Comment by chrismorgan
Comment by chrismorgan 4 days ago
If you want people to use it on the web: do not under any circumstances use the pure-canvas approach. You must use real DOM, or it will be an endless frustration that turns many people away. I’ve written about the problems quite a few times, look through https://hn.algolia.com/?type=comment&query=chrismorgan+pure+... if you’re interested. If you’re not intending it to be used via the web, don’t worry.
But it’s a general principle: the more you are implementing from scratch, the more of a mess you’re likely to be in. As one example, at IME is completely broken, completely preventing a lot of non-English usage.

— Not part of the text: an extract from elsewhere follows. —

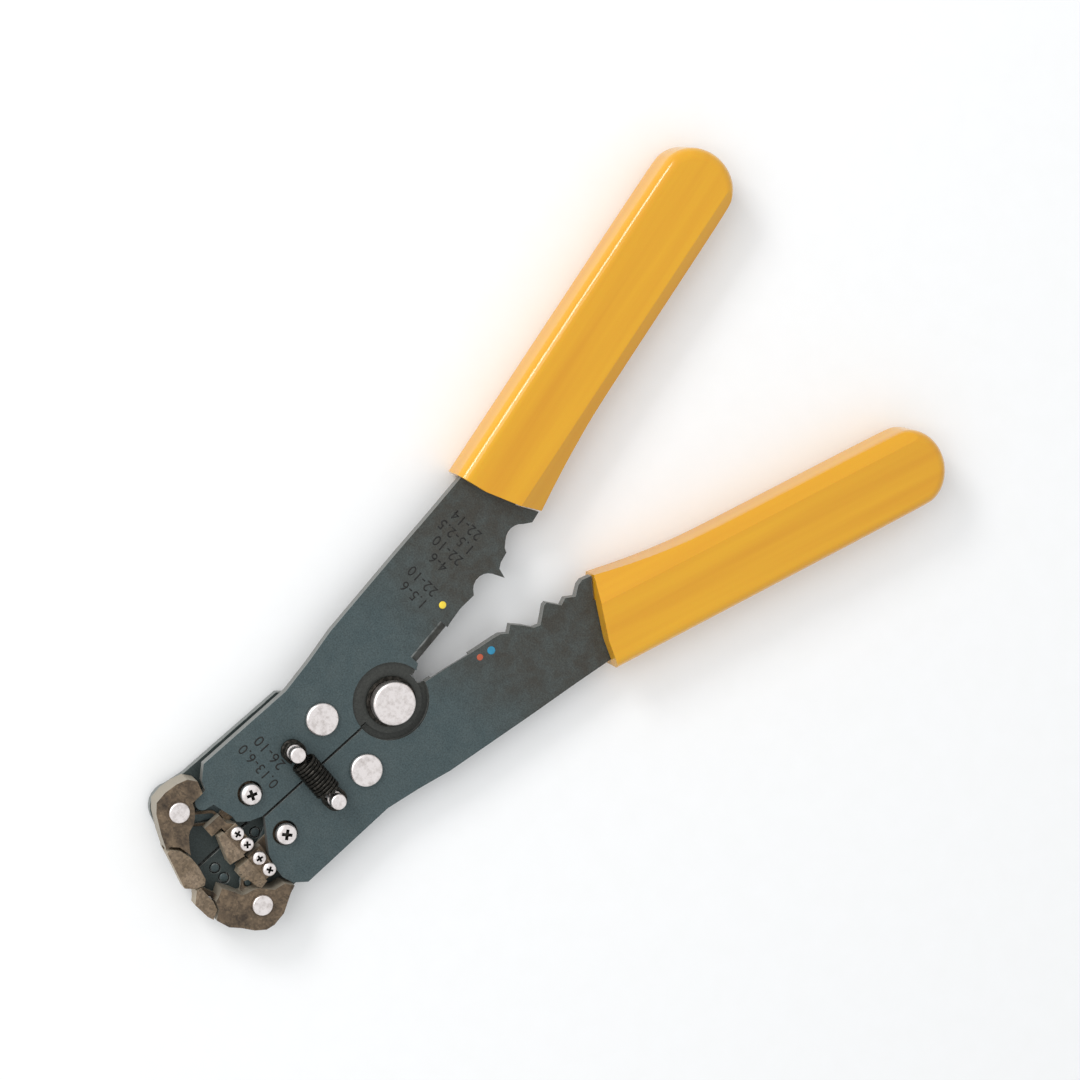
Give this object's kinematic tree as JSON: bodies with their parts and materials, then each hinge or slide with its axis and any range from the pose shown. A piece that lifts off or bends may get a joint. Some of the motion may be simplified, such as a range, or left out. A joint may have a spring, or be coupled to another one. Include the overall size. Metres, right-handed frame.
{
  "type": "wire stripper",
  "caption": "Self-adjusting wire stripper: two riveted plate halves on one pivot, clamping jaws and pads at the head, a return spring, crimp notches and a cutter, and moulded grips.",
  "frame": {"origin": "on the main pivot's axis, at the flat back end of the pivot bolt, level with the surface that the tool lies on", "axes": "+X towards the right half seen from the front, +Y from the jaws towards the grips, +Z out of the front face"},
  "size_m": [0.1028, 0.1951, 0.0143],
  "materials": {
    "blued_steel": "black oxide",
    "yellow_vinyl": "moulded, glossy",
    "plated_steel": "bright zinc",
    "sintered_steel": "sintered, dark",
    "tool_steel": "ground and tempered",
    "spring_wire": "oiled spring steel"
  },
  "bodies": {
    "left_half": {"left_handle_plate": "blued_steel", "left_back_plate": "blued_steel", "left_grip": "yellow_vinyl", "left_spacer_rivet": "plated_steel", "left_spring_post": "plated_steel", "left_jaw_rivet": "plated_steel", "left_pad_holder": "sintered_steel", "left_holder_screw": "plated_steel", "left_pad_screw_inner": "plated_steel", "left_pad_screw_outer": "plated_steel", "left_inner_blade": "tool_steel", "pivot_bolt": "plated_steel", "pivot_nut": "plated_steel", "pivot_washer": "spring_wire", "return_spring": "spring_wire"},
    "right_half": {"right_handle_plate": "blued_steel", "right_back_plate": "blued_steel", "right_grip": "yellow_vinyl", "right_spacer_rivet": "plated_steel", "right_spring_post": "plated_steel", "right_jaw_rivet": "plated_steel", "right_pad_holder": "sintered_steel", "right_holder_screw": "plated_steel", "right_pad_screw_inner": "plated_steel", "right_pad_screw_outer": "plated_steel", "right_gripper_pad": "tool_steel", "right_dowel_upper": "plated_steel", "right_dowel_left": "plated_steel", "right_dowel_right": "plated_steel"},
    "left_jaw_arm": {"left_jaw": "sintered_steel", "left_outer_pad": "tool_steel", "left_outer_pad_screw": "plated_steel"},
    "right_jaw_arm": {"right_jaw": "sintered_steel", "right_outer_pad": "tool_steel", "right_outer_pad_screw": "plated_steel"},
    "left_link": {"left_pull_link": "blued_steel"},
    "right_link": {"right_pull_link": "blued_steel"}
  },
  "joints": [
    {"name": "handle_squeeze", "type": "hinge", "parent": "left_half", "child": "right_half", "pos_m": [0, 0, 0.0069], "axis": [0, 0, 1], "range_deg": [0, 19], "stiffness_Nm_per_rad": 0.6, "springref_deg": -28.65, "deforming": ["return_spring"]},
    {"name": "left_jaw_close", "type": "hinge", "parent": "left_half", "child": "left_jaw_arm", "pos_m": [-0.0143, -0.0507, 0.0069], "axis": [0, 0, 1], "range_deg": [0, 19]},
    {"name": "right_jaw_close", "type": "hinge", "parent": "right_half", "child": "right_jaw_arm", "pos_m": [0.0143, -0.0507, 0.0069], "axis": [0, 0, 1], "range_deg": [-19, 0]},
    {"name": "left_link_swing", "type": "hinge", "parent": "right_half", "child": "left_link", "pos_m": [0.0078, -0.0141, 0.0038], "axis": [0, 0, 1], "range_deg": [-24.6, 0]},
    {"name": "right_link_swing", "type": "hinge", "parent": "left_half", "child": "right_link", "pos_m": [-0.0078, -0.0141, 0.0044], "axis": [0, 0, 1], "range_deg": [0, 24.6]}
  ],
  "couplings": [
    {"joint": "left_jaw_close", "follows": "handle_squeeze", "ratio": 1},
    {"joint": "right_jaw_close", "follows": "handle_squeeze", "ratio": -1},
    {"joint": "left_link_swing", "follows": "handle_squeeze", "ratio": -1.29},
    {"joint": "right_link_swing", "follows": "handle_squeeze", "ratio": 1.29}
  ]
}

Even my Compose key is broken: the key sequence `Compose - >` should produce →, but instead produces “Compose->”. This is the first time I’ve seen the Compose key turn into the word “Compose”!
For serious desktop-style applications, I honestly recommend that you not use plain-Rust GUI just yet. It is definitely steadily getting there, and I’m very optimistic that there will be at least two reasonable choices available within three years, but it’s still not where I’d want it to be for an app like this yet. Web browsers are, unfortunately, typically the pragmatic choice, even for desktop-only apps.
It’s a great point. This uses the canvas element only because it’s rendering in the browser. But this is really a desktop application, so the canvas element doesn't come up as a concept outside of WASM. Your main contention seems to be that nobody other than web browser implementers can render and edit text, and thus we should be limited to the set of applications that can run on the DOM and leverage the web browser’s shaping and layout engines.
There are issues solved by the DOM for sure, but it requires shipping an entire web browser, and this product is a dedicated word processor. I’d rather face those issues head-on than defer to someone else’s implementation of such a core aspect. I know IME is broken, and Tritium’s really only able to address the needs of the happy path at the moment, but if can do that well, then there’s a business model to fund solving the edge cases to bring a real Word competitor to the desktop for lawyers.